Given material —

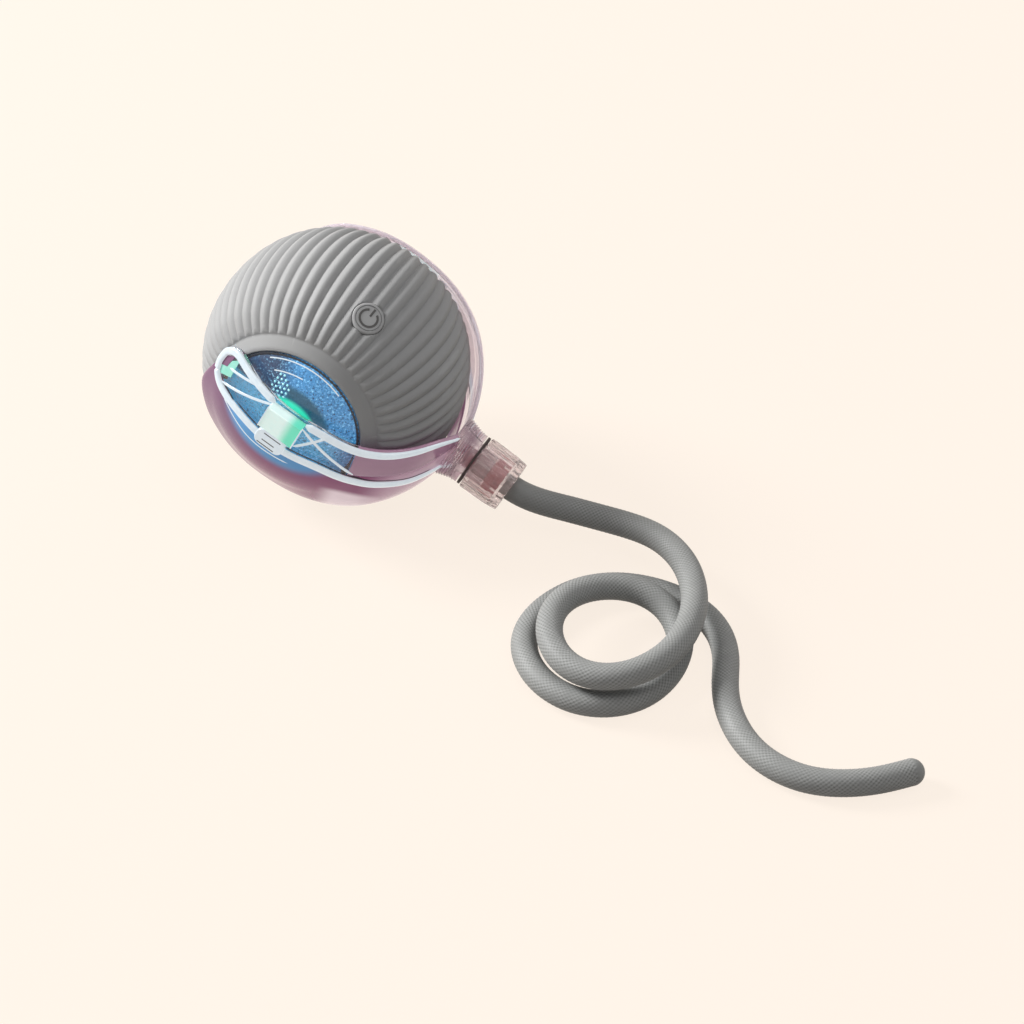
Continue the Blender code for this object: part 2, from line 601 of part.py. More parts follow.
def make_charge_socket(materials, frame):
    """The charging socket, in a slot of the back shell that the sleeve covers."""
    half = SOCKET_WIDTH / 2
    top = -CHASSIS_FACE
    mouth = math.sqrt(SHELL_RADIUS**2 - half**2 - (top - SOCKET_HEIGHT) ** 2) - FIT_GAP / 2
    low = (-half, -mouth, top - SOCKET_HEIGHT)
    high = (half, -SOCKET_INNER_END, top)
    make_object("charge_socket", box_mesh("charge_socket", low, high), materials["steel"], frame)


def make_switch(materials, frame):
    """The tactile switch under the button, on its own small board."""
    half = SWITCH_SIDE / 2
    foot = SWITCH_TOP_RADIUS - SWITCH_HEIGHT
    switch = box_mesh("power_switch", (-half, -half, foot), (half, half, SWITCH_TOP_RADIUS))
    make_object("power_switch", switch, materials["black"], frame)
    half = SWITCH_BOARD_SIDE / 2
    top = foot - FIT_GAP
    board = box_mesh("switch_board", (-half, -half, top - SWITCH_BOARD_THICKNESS), (half, half, top))
    make_object("switch_board", board, materials["board"], frame)


def make_button(materials, frame):
    """The round power button, whose stem reaches the switch through the shell."""
    cap_foot = SHELL_RADIUS + FIT_GAP + BUTTON_TRAVEL
    stem_foot = SWITCH_TOP_RADIUS + FIT_GAP + BUTTON_TRAVEL
    profile = [
        (0, stem_foot), (BUTTON_STEM_RADIUS, stem_foot), (BUTTON_STEM_RADIUS, cap_foot),
        (BUTTON_RADIUS, cap_foot), (BUTTON_RADIUS, BALL_RADIUS - FIT_GAP / 2),
        (BUTTON_RADIUS - FIT_GAP, BALL_RADIUS), (0, BALL_RADIUS),
    ]
    make_object("power_button", turned_mesh("power_button", profile), materials["silicone"], frame)


def gear_outline(teeth, phase):
    """Straight-flanked stub teeth, the first one centred on the phase angle."""
    pitch_radius = GEAR_MODULE * teeth / 2
    tip = pitch_radius + GEAR_MODULE * ADDENDUM_SHARE
    root = pitch_radius - GEAR_MODULE * DEDENDUM_SHARE
    pitch = math.tau / teeth
    outline = []
    for tooth in range(teeth):
        middle = phase + tooth * pitch
        for radius, share in (
            (root, -TOOTH_ROOT_SHARE), (tip, -TOOTH_TIP_SHARE),
            (tip, TOOTH_TIP_SHARE), (root, TOOTH_ROOT_SHARE),
        ):
            angle = middle + share * pitch / 2
            outline.append((radius * math.cos(angle), radius * math.sin(angle)))
    return outline


def hanging_angles(spread_deg):
    """Evenly spaced angles round straight down."""
    spread = math.radians(spread_deg)
    return [spread * (k / SECTOR_STEPS - 0.5) - math.pi / 2 for k in range(SECTOR_STEPS + 1)]


def sector_outline(inner, outer, spread_deg):
    """A ring sector that hangs down, between two radii."""
    angles = hanging_angles(spread_deg)
    outline = [(outer * math.cos(angle), outer * math.sin(angle)) for angle in angles]
    return outline + [(inner * math.cos(angle), inner * math.sin(angle)) for angle in reversed(angles)]


def swing_arm_outline():
    """A round hub that widens into a sector below the axle."""
    low = hanging_angles(SWING_ARM_SPREAD_DEG)
    top = [math.pi * k / SECTOR_STEPS for k in range(SECTOR_STEPS + 1)]
    outline = [(SWING_ARM_RADIUS * math.cos(a), SWING_ARM_RADIUS * math.sin(a)) for a in low]
    return outline + [(SWING_HUB_RADIUS * math.cos(a), SWING_HUB_RADIUS * math.sin(a)) for a in top]


def make_swing(materials, frame):
    """The driven gear, its bush, the swinging arm and the weight screwed to it."""
    bush_radius = AXLE_HOLE_RADIUS + BUSH_WALL
    bore = bush_radius + FIT_GAP
    bush = tube_mesh("swing_bush", AXLE_HOLE_RADIUS, bush_radius, WEIGHT_BACK, GEAR_FACE)
    make_object("swing_bush", bush, materials["brass"], frame)
    outline = gear_outline(GEAR_TEETH, math.radians(MOTOR_ANGLE_DEG))
    gear_mesh = extruded_mesh("drive_gear", outline, GEAR_FACE - GEAR_WIDTH, GEAR_FACE)
    gear = make_object("drive_gear", gear_mesh, materials["gear"], frame)
    hole = rod_mesh("bush_hole", bore, WEIGHT_BACK - CUT_OVERRUN, CUT_OVERRUN)
    combine(gear, hole, "DIFFERENCE", frame)
    arm_back = SWING_ARM_FACE - SWING_ARM_THICKNESS
    arm_mesh = extruded_mesh("swing_arm", swing_arm_outline(), arm_back, SWING_ARM_FACE)
    arm = make_object("swing_arm", arm_mesh, materials["black"], frame)
    combine(arm, hole, "DIFFERENCE", frame)
    outline = sector_outline(WEIGHT_INNER_RADIUS, WEIGHT_RADIUS, WEIGHT_SPREAD_DEG)
    weight_mesh = extruded_mesh("swing_weight", outline, WEIGHT_BACK, WEIGHT_FACE)
    weight = make_object("swing_weight", weight_mesh, materials["steel"], frame)
    screw_end = WEIGHT_FACE - SCREW_DEPTH
    profile = [
        (0, screw_end), (SCREW_RADIUS, screw_end), (SCREW_RADIUS, SWING_ARM_FACE - SCREW_HEAD_HEIGHT),
        (SCREW_HEAD_RADIUS, SWING_ARM_FACE), (0, SWING_ARM_FACE),
    ]
    drill_radius = SCREW_RADIUS + FIT_GAP
    sink_radius = SCREW_HEAD_RADIUS + FIT_GAP
    sink = [
        (0, screw_end - FIT_GAP), (drill_radius, screw_end - FIT_GAP),
        (drill_radius, SWING_ARM_FACE - SCREW_HEAD_HEIGHT), (sink_radius, SWING_ARM_FACE),
        (sink_radius, SWING_ARM_FACE + FIT_GAP), (0, SWING_ARM_FACE + FIT_GAP),
    ]
    for number, sign in ((1, -1), (2, 1)):
        angle = math.radians(sign * SCREW_SPREAD_DEG) - math.pi / 2
        across, down = SCREW_CIRCLE_RADIUS * math.cos(angle), SCREW_CIRCLE_RADIUS * math.sin(angle)
        spot = Matrix.Translation((across, down, 0))
        name = f"weight_screw_{number}"
        screw = turned_mesh(name, profile, TINY_SIDES)
        make_object(name, screw, materials["steel"], frame, spot)
        drill = turned_mesh("screw_hole", sink, TINY_SIDES)
        for target in (arm, weight):
            combine(target, drill, "DIFFERENCE", frame, spot)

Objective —
Your task is to quote the listing above word for word.

Worked answer —
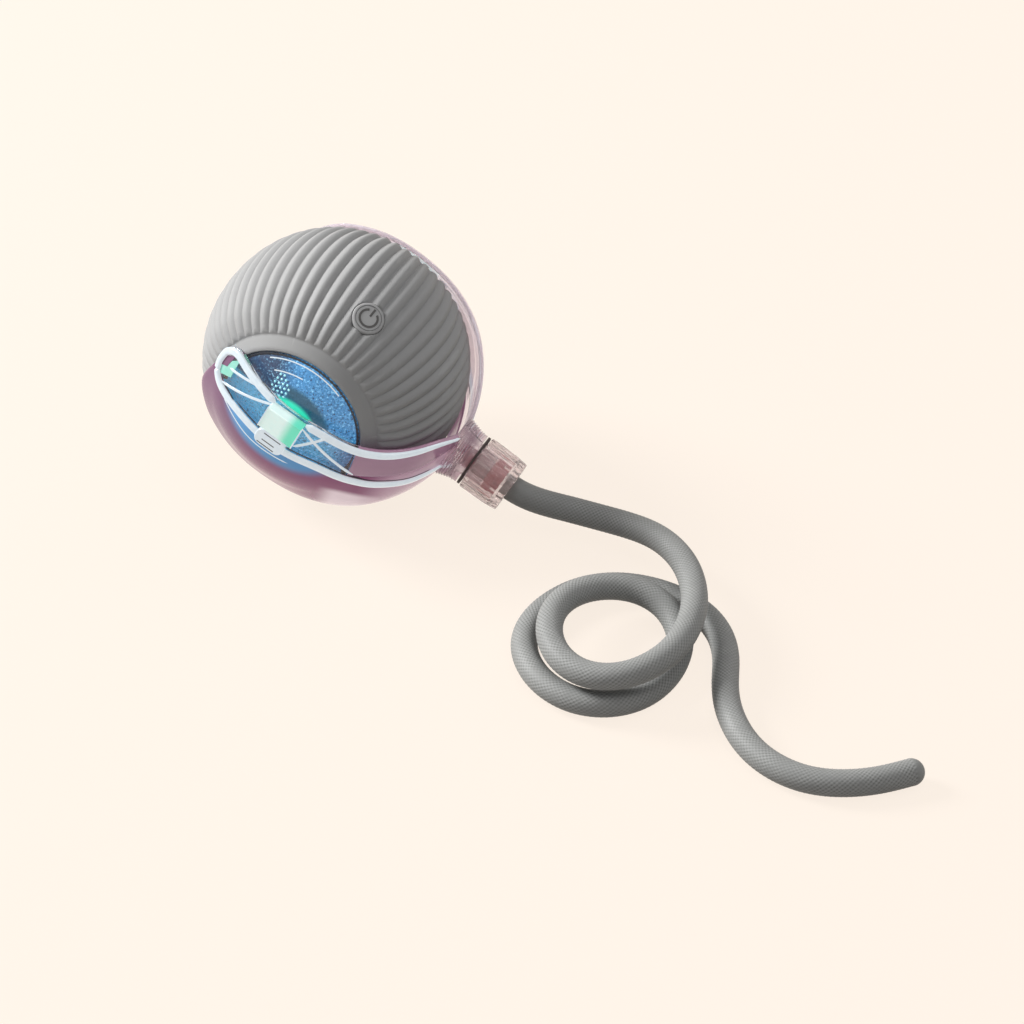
Continue the Blender code for this object: part 2, from line 601 of part.py. More parts follow.
def make_charge_socket(materials, frame):
    """The charging socket, in a slot of the back shell that the sleeve covers."""
    half = SOCKET_WIDTH / 2
    top = -CHASSIS_FACE
    mouth = math.sqrt(SHELL_RADIUS**2 - half**2 - (top - SOCKET_HEIGHT) ** 2) - FIT_GAP / 2
    low = (-half, -mouth, top - SOCKET_HEIGHT)
    high = (half, -SOCKET_INNER_END, top)
    make_object("charge_socket", box_mesh("charge_socket", low, high), materials["steel"], frame)


def make_switch(materials, frame):
    """The tactile switch under the button, on its own small board."""
    half = SWITCH_SIDE / 2
    foot = SWITCH_TOP_RADIUS - SWITCH_HEIGHT
    switch = box_mesh("power_switch", (-half, -half, foot), (half, half, SWITCH_TOP_RADIUS))
    make_object("power_switch", switch, materials["black"], frame)
    half = SWITCH_BOARD_SIDE / 2
    top = foot - FIT_GAP
    board = box_mesh("switch_board", (-half, -half, top - SWITCH_BOARD_THICKNESS), (half, half, top))
    make_object("switch_board", board, materials["board"], frame)


def make_button(materials, frame):
    """The round power button, whose stem reaches the switch through the shell."""
    cap_foot = SHELL_RADIUS + FIT_GAP + BUTTON_TRAVEL
    stem_foot = SWITCH_TOP_RADIUS + FIT_GAP + BUTTON_TRAVEL
    profile = [
        (0, stem_foot), (BUTTON_STEM_RADIUS, stem_foot), (BUTTON_STEM_RADIUS, cap_foot),
        (BUTTON_RADIUS, cap_foot), (BUTTON_RADIUS, BALL_RADIUS - FIT_GAP / 2),
        (BUTTON_RADIUS - FIT_GAP, BALL_RADIUS), (0, BALL_RADIUS),
    ]
    make_object("power_button", turned_mesh("power_button", profile), materials["silicone"], frame)


def gear_outline(teeth, phase):
    """Straight-flanked stub teeth, the first one centred on the phase angle."""
    pitch_radius = GEAR_MODULE * teeth / 2
    tip = pitch_radius + GEAR_MODULE * ADDENDUM_SHARE
    root = pitch_radius - GEAR_MODULE * DEDENDUM_SHARE
    pitch = math.tau / teeth
    outline = []
    for tooth in range(teeth):
        middle = phase + tooth * pitch
        for radius, share in (
            (root, -TOOTH_ROOT_SHARE), (tip, -TOOTH_TIP_SHARE),
            (tip, TOOTH_TIP_SHARE), (root, TOOTH_ROOT_SHARE),
        ):
            angle = middle + share * pitch / 2
            outline.append((radius * math.cos(angle), radius * math.sin(angle)))
    return outline


def hanging_angles(spread_deg):
    """Evenly spaced angles round straight down."""
    spread = math.radians(spread_deg)
    return [spread * (k / SECTOR_STEPS - 0.5) - math.pi / 2 for k in range(SECTOR_STEPS + 1)]


def sector_outline(inner, outer, spread_deg):
    """A ring sector that hangs down, between two radii."""
    angles = hanging_angles(spread_deg)
    outline = [(outer * math.cos(angle), outer * math.sin(angle)) for angle in angles]
    return outline + [(inner * math.cos(angle), inner * math.sin(angle)) for angle in reversed(angles)]


def swing_arm_outline():
    """A round hub that widens into a sector below the axle."""
    low = hanging_angles(SWING_ARM_SPREAD_DEG)
    top = [math.pi * k / SECTOR_STEPS for k in range(SECTOR_STEPS + 1)]
    outline = [(SWING_ARM_RADIUS * math.cos(a), SWING_ARM_RADIUS * math.sin(a)) for a in low]
    return outline + [(SWING_HUB_RADIUS * math.cos(a), SWING_HUB_RADIUS * math.sin(a)) for a in top]


def make_swing(materials, frame):
    """The driven gear, its bush, the swinging arm and the weight screwed to it."""
    bush_radius = AXLE_HOLE_RADIUS + BUSH_WALL
    bore = bush_radius + FIT_GAP
    bush = tube_mesh("swing_bush", AXLE_HOLE_RADIUS, bush_radius, WEIGHT_BACK, GEAR_FACE)
    make_object("swing_bush", bush, materials["brass"], frame)
    outline = gear_outline(GEAR_TEETH, math.radians(MOTOR_ANGLE_DEG))
    gear_mesh = extruded_mesh("drive_gear", outline, GEAR_FACE - GEAR_WIDTH, GEAR_FACE)
    gear = make_object("drive_gear", gear_mesh, materials["gear"], frame)
    hole = rod_mesh("bush_hole", bore, WEIGHT_BACK - CUT_OVERRUN, CUT_OVERRUN)
    combine(gear, hole, "DIFFERENCE", frame)
    arm_back = SWING_ARM_FACE - SWING_ARM_THICKNESS
    arm_mesh = extruded_mesh("swing_arm", swing_arm_outline(), arm_back, SWING_ARM_FACE)
    arm = make_object("swing_arm", arm_mesh, materials["black"], frame)
    combine(arm, hole, "DIFFERENCE", frame)
    outline = sector_outline(WEIGHT_INNER_RADIUS, WEIGHT_RADIUS, WEIGHT_SPREAD_DEG)
    weight_mesh = extruded_mesh("swing_weight", outline, WEIGHT_BACK, WEIGHT_FACE)
    weight = make_object("swing_weight", weight_mesh, materials["steel"], frame)
    screw_end = WEIGHT_FACE - SCREW_DEPTH
    profile = [
        (0, screw_end), (SCREW_RADIUS, screw_end), (SCREW_RADIUS, SWING_ARM_FACE - SCREW_HEAD_HEIGHT),
        (SCREW_HEAD_RADIUS, SWING_ARM_FACE), (0, SWING_ARM_FACE),
    ]
    drill_radius = SCREW_RADIUS + FIT_GAP
    sink_radius = SCREW_HEAD_RADIUS + FIT_GAP
    sink = [
        (0, screw_end - FIT_GAP), (drill_radius, screw_end - FIT_GAP),
        (drill_radius, SWING_ARM_FACE - SCREW_HEAD_HEIGHT), (sink_radius, SWING_ARM_FACE),
        (sink_radius, SWING_ARM_FACE + FIT_GAP), (0, SWING_ARM_FACE + FIT_GAP),
    ]
    for number, sign in ((1, -1), (2, 1)):
        angle = math.radians(sign * SCREW_SPREAD_DEG) - math.pi / 2
        across, down = SCREW_CIRCLE_RADIUS * math.cos(angle), SCREW_CIRCLE_RADIUS * math.sin(angle)
        spot = Matrix.Translation((across, down, 0))
        name = f"weight_screw_{number}"
        screw = turned_mesh(name, profile, TINY_SIDES)
        make_object(name, screw, materials["steel"], frame, spot)
        drill = turned_mesh("screw_hole", sink, TINY_SIDES)
        for target in (arm, weight):
            combine(target, drill, "DIFFERENCE", frame, spot)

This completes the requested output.